Where there is Krsna, the Lord of yogas, and where there is Partha, the wielder of the bow, there are fortune, victory, prosperity and unfailing prudence. Such is my conviction.

(18.78 Swami Gambhiranda’s translation from the Gita Supersite)

Also known as the “ekashloki Gita,” or Gita in one shloka, this verse is supposed to bestow the benefits of reading the whole scripture. The Svadhyayis, with their notion of kriti bhakti or an activist devotion, have fanned out in thousands upon thousands, on bhakti pheris reordering human relationships and social organization on an unprecedented scale. The idea that God is both within me and beside me in my struggles has become a living reality for several million Svadhyayis who give their time and talent to this cause.
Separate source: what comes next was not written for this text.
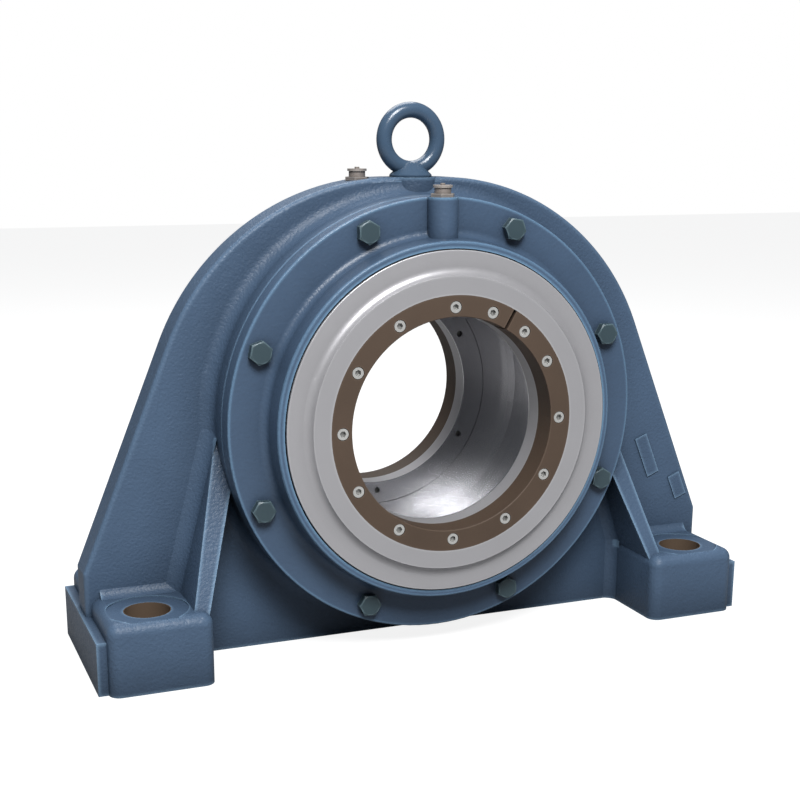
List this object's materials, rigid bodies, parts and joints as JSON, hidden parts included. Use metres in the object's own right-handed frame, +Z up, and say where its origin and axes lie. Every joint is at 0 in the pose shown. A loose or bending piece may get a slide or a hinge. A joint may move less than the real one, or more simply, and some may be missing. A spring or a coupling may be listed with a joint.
{
  "type": "pillow block housing",
  "caption": "One-piece cast pillow block housing with a wide four-hole base, bolted end covers, turning labyrinth seals round the shaft bore and a lifting eye.",
  "frame": {"origin": "on the ground, midway between the feet and midway through their depth", "axes": "+X along the feet, +Y along the shaft bore towards the rear, +Z up; the picture's front is -Y"},
  "size_m": [0.627, 0.23, 0.482],
  "materials": {
    "body_paint": "semi-gloss enamel over a fine cast texture",
    "cover_paint": "semi-gloss enamel over a fine cast texture",
    "bolt_paint": "semi-gloss, dark",
    "ring_steel": "turned, satin",
    "clamp_brown": "flat brown oxide",
    "screw_steel": "bright",
    "fitting_zinc": "dull zinc",
    "seal_rubber": "matt"
  },
  "bodies": {
    "housing": {"housing_body": "body_paint", "front_cover": "cover_paint", "rear_cover": "cover_paint", "front_cover_bolt_1": "bolt_paint", "front_cover_bolt_2": "bolt_paint", "front_cover_bolt_3": "bolt_paint", "front_cover_bolt_4": "bolt_paint", "front_cover_bolt_5": "bolt_paint", "front_cover_bolt_6": "bolt_paint", "front_cover_bolt_7": "bolt_paint", "front_cover_bolt_8": "bolt_paint", "rear_cover_bolt_1": "bolt_paint", "rear_cover_bolt_2": "bolt_paint", "rear_cover_bolt_3": "bolt_paint", "rear_cover_bolt_4": "bolt_paint", "rear_cover_bolt_5": "bolt_paint", "rear_cover_bolt_6": "bolt_paint", "rear_cover_bolt_7": "bolt_paint", "rear_cover_bolt_8": "bolt_paint", "lifting_eye": "bolt_paint", "body_grease_fitting": "fitting_zinc", "front_cover_grease_fitting": "fitting_zinc", "rear_cover_grease_fitting": "fitting_zinc", "front_cover_seal": "seal_rubber", "rear_cover_seal": "seal_rubber"},
    "front_seal_rotor": {"front_labyrinth_ring": "ring_steel", "front_clamp_ring": "clamp_brown", "front_clamp_screws": "screw_steel"},
    "rear_seal_rotor": {"rear_labyrinth_ring": "ring_steel", "rear_clamp_ring": "clamp_brown", "rear_clamp_screws": "screw_steel"}
  },
  "joints": [
    {"name": "front_seal_spin", "type": "hinge", "parent": "housing", "child": "front_seal_rotor", "pos_m": [0, 0.017, 0.21], "axis": [0, 1, 0], "continuous": true},
    {"name": "rear_seal_spin", "type": "hinge", "parent": "housing", "child": "rear_seal_rotor", "pos_m": [0, 0.017, 0.21], "axis": [0, 1, 0], "continuous": true}
  ]
}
This assurance, contained in the Gita, has been convincingly conveyed to large masses of people by the inspirer of the Svadhyaya movement, Pandurang Shastri Athavale. I heard him myself in a very large gathering of about 250,000 people at Kurukshetra a few years back. I had never experienced anyone expound the Gita in that fashion and, for the first time in my life, the text came alive to me in a unique and moving manner.

I have deliberately chosen a sacred text to illustrate the point that while a materialist reading may be very illuminating, it need not rob the text of its aesthetic, even scriptural, affects.